ECLI:NL:RBOBR:2021:2928
Rechtbank Oost-Brabant
- Wraking
- Rechtspraak.nl
Wraking in bestuursrechtelijke procedure betreffende voorlopige voorziening
In deze zaak heeft verzoekster een wrakingsverzoek ingediend tegen mr. M.H. Dworakowski-Kelders, die als voorzieningenrechter betrokken was bij een eerdere procedure over de sluiting van haar woning op grond van de Opiumwet. Verzoekster was van mening dat er sprake was van schijn van partijdigheid, omdat de rechter eerder al een uitspraak had gedaan in een vergelijkbare zaak. De rechtbank heeft het wrakingsverzoek op 10 juni 2021 afgewezen. De rechtbank oordeelde dat er geen uitzonderlijke omstandigheden waren die de onpartijdigheid van de rechter in twijfel trokken.
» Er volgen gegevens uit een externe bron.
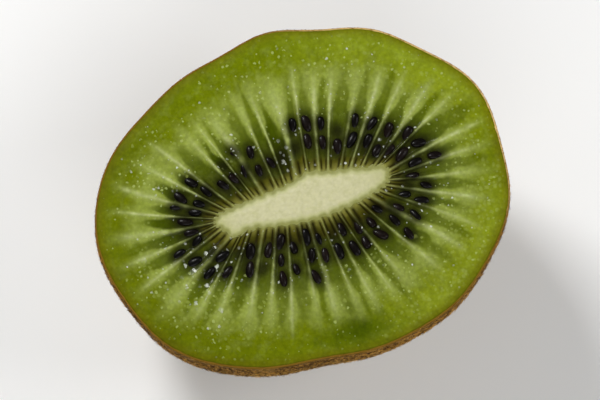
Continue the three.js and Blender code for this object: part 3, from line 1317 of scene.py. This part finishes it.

De rechter heeft aangegeven dat het enkele feit dat zij eerder betrokken was bij de zaak, niet voldoende is voor wraking. De rechtbank benadrukte dat de huidige procedure betrekking heeft op een nieuw inhoudelijk besluit van de burgemeester, wat een nieuwe beoordeling vereist. De rechtbank concludeerde dat er geen grond was voor wraking en dat de rechter in staat was om de zaak objectief en onpartijdig te beoordelen.